The public art installation is by Jessica Angel. When it’s fully operational, Voxel Bridge will have several non-fungible tokens called NFTs that exist in an interactive 3-D world that uses blockchain technology. The intention is to create a fully immersive installation. Voxel Bridge is being described as the largest digital public art installation of its kind.

“To my knowledge, nothing has been done at this scale outdoors that’s fully interactive,” said Sammi Wei, the Vancouver Biennale‘s operations director. “Once the digital world is built in your phone, you’ll be able to walk around objects.

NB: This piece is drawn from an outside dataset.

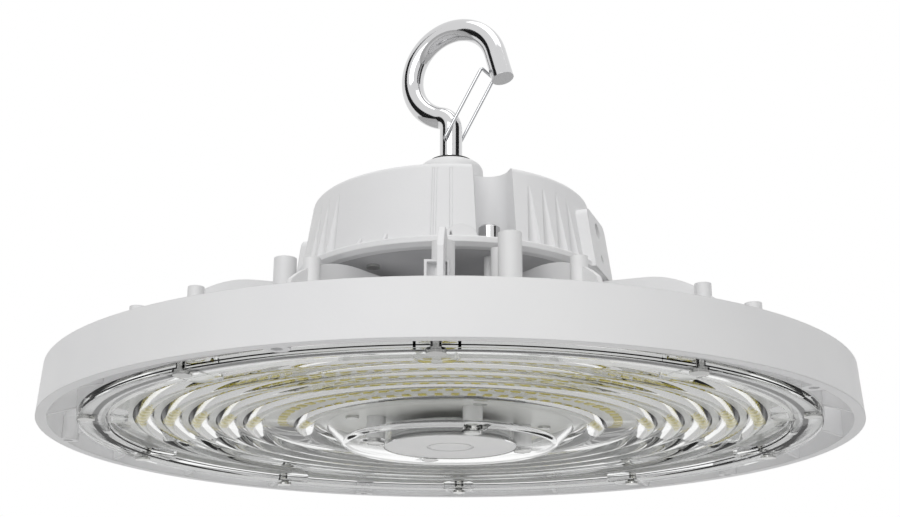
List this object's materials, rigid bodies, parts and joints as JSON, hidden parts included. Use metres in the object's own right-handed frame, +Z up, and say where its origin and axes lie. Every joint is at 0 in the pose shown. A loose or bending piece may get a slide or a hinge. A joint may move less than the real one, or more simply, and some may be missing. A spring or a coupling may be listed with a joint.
{
  "type": "high bay light",
  "caption": "Round LED high bay light: finned white heat sink, clear ridged lens with LED rings, driver drum on top and a hanging hook with a spring wire gate.",
  "frame": {"origin": "middle of the lowest face, the flat of the lens dome, on the light's axis", "axes": "+Z up along the light's axis towards the hook, -Y towards the viewer of the picture, +X to the viewer's right"},
  "size_m": [0.34, 0.34, 0.2011],
  "materials": {
    "white_cast": "cast aluminium under a fine white satin powder coat",
    "grey_plate": "satin grey paint",
    "clear_lens": "clear moulded polycarbonate, glossy",
    "steel_screw": "zinc plated steel, satin",
    "white_plastic": "white moulded plastic, satin",
    "grey_rubber": "grey silicone, matt",
    "black_rubber": "black rubber, matt",
    "white_board": "white solder mask over an aluminium board",
    "led_package": "yellow phosphor in a white package",
    "driver_shell": "dark satin shell, potted",
    "black_nylon": "black moulded nylon, satin",
    "lead_cover": "insulated stranded copper",
    "chrome": "polished plating",
    "spring_steel": "bright drawn wire",
    "zinc_steel": "zinc plated steel"
  },
  "bodies": {
    "light": {"heat_sink": "white_cast", "lens_gasket": "grey_rubber", "lens": "clear_lens", "lens_screws": "steel_screw", "centre_screws": "steel_screw", "board_screws": "steel_screw", "inner_board_screws": "steel_screw", "port_cap": "white_plastic", "port_seal": "grey_rubber", "led_board": "white_board", "led_packages": "led_package", "driver_housing": "white_cast", "housing_base": "grey_plate", "housing_gasket": "grey_rubber", "base_screws": "steel_screw", "post_screws": "steel_screw", "driver": "driver_shell", "driver_screws": "steel_screw", "led_leads": "lead_cover", "vent_plug": "chrome", "vent_seal": "black_rubber", "cable_gland": "black_nylon", "gland_seal": "black_rubber", "hook": "chrome", "hook_washer": "black_rubber", "hook_nut": "zinc_steel", "hook_lock_screw": "zinc_steel"},
    "gate": {"hook_gate": "spring_steel"}
  },
  "joints": [
    {"name": "gate_hinge", "type": "hinge", "parent": "light", "child": "gate", "pos_m": [0, 0, 0.1397], "axis": [-0.4695, -0.8829, 0], "range_deg": [0, 38], "stiffness_Nm_per_rad": 0.02}
  ]
}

When you touch one, it kind of vibrates.”

Just as a pixel refers to a point in a two-dimensional world, voxel refers to a similar unit in a 3-D world.

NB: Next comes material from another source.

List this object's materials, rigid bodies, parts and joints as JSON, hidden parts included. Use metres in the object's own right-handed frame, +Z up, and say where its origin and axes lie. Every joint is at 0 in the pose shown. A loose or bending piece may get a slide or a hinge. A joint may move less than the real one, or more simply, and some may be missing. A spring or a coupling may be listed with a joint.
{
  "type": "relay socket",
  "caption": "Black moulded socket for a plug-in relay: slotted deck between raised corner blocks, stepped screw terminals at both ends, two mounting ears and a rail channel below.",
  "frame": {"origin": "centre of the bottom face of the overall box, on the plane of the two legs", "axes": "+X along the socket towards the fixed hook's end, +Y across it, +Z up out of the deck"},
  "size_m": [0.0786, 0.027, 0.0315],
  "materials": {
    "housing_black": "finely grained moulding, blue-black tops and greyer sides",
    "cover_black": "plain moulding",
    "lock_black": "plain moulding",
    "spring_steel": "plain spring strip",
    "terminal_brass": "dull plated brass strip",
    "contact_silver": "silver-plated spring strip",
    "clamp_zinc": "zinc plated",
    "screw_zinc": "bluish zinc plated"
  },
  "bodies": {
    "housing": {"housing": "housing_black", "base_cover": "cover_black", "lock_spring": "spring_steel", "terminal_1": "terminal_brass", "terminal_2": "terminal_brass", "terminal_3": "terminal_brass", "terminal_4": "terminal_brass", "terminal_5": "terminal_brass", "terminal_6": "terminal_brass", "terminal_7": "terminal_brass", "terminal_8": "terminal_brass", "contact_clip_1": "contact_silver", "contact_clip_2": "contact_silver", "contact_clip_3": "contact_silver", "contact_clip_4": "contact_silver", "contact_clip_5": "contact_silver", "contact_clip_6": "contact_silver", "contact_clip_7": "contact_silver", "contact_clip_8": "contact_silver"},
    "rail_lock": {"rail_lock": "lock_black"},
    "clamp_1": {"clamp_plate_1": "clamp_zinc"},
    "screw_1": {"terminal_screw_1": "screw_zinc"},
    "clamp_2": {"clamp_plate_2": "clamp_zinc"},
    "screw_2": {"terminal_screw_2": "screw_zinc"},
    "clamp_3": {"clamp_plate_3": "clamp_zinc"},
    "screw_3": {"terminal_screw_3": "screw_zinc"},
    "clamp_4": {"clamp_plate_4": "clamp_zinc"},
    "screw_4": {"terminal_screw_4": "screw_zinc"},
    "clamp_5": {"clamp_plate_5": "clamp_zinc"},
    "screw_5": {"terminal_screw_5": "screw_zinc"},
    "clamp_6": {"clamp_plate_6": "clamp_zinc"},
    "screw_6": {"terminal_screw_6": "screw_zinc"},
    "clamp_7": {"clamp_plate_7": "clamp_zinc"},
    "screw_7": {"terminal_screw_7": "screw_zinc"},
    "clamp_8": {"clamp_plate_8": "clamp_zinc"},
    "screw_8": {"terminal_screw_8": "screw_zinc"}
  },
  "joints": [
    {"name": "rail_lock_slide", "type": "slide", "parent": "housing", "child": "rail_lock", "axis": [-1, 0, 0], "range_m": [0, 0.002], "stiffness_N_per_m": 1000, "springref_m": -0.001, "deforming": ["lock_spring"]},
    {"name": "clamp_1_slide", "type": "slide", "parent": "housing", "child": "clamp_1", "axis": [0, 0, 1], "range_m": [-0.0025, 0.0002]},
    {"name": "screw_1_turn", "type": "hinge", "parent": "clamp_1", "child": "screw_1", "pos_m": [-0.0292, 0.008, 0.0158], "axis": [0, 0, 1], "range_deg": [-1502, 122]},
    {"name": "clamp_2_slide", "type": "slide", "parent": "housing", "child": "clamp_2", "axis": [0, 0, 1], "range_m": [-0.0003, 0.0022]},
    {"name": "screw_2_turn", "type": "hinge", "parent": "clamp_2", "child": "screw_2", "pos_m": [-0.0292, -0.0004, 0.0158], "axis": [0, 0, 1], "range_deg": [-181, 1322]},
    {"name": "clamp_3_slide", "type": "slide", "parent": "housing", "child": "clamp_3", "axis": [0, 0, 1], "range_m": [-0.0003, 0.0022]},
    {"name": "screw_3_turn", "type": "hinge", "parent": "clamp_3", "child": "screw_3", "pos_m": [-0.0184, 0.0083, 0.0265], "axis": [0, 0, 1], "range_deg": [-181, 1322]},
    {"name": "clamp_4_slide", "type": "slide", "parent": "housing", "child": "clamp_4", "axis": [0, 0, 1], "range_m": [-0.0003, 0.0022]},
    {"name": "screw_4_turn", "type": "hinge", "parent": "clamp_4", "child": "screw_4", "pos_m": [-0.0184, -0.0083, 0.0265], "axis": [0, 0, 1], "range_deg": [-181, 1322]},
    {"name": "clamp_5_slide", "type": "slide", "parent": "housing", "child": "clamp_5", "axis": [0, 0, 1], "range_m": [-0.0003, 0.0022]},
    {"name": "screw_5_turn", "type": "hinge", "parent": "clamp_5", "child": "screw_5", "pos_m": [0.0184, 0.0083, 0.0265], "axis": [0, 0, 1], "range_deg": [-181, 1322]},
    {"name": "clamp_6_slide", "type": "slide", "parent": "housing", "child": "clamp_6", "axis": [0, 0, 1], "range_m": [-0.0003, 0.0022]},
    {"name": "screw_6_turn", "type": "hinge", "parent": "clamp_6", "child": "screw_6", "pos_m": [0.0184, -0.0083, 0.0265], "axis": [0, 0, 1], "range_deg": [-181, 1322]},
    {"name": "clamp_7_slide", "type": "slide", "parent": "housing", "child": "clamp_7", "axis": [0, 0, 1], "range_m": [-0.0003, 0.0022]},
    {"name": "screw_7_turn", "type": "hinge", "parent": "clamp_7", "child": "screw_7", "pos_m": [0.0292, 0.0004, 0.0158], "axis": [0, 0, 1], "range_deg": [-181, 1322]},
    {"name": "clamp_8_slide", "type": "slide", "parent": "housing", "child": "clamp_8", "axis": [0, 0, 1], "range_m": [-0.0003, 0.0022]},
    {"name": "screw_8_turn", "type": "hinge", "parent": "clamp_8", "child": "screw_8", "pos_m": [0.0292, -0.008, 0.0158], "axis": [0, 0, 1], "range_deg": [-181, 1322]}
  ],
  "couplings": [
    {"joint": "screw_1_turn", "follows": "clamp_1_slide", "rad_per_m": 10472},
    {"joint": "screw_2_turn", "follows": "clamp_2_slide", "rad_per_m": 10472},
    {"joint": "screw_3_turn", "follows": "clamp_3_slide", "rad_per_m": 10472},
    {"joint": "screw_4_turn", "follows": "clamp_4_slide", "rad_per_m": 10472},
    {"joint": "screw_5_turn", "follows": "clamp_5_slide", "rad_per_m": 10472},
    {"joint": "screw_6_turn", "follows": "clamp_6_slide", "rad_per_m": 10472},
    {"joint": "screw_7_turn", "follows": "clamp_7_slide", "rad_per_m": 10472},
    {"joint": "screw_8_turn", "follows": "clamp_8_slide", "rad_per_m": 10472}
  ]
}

Voxel Bridge will be about itself: it will tell the story of what it means to use new decentralized technology called blockchain to create Voxel Bridge.

There are a few more Voxel Bridge details in a June 7, 2021 article by Vincent Plana for the Daily Hive,

Voxel Bridge draws parallels between blockchain technology and the structural integrity of the underpass itself. The installation will be created by using adhesive vinyl and augmented reality technology.

Gfiffin’s description in his June 6, 2021 article gives you a sense of what it will be like to become immersed in Voxel Bridge,

Starting Monday [June 14, 2021], a crew will begin installing a vinyl overlay directly on the architecture on the underside of the bridge deck, around the columns, and underfoot on the sidewalk from West 2nd to the parking-lot road. Enclosing a space of about 18,000 square feet, the vinyl layer will be visible without any digital enhancement. It will look like an off-kilter circuit board.

“It’ll be like you’re standing in the middle of a circuit board,” [emphasis mine] she said. “At the same time, the visual perception will be slightly off. It’s like an optical illusion. You feel the ground is not quite where it’s supposed to be.”

Griffin’s June 6, 2021 article offers good detail and a glossary.

So, Vancouver is offering more than one opportunity to learn about and/or experience blockchain.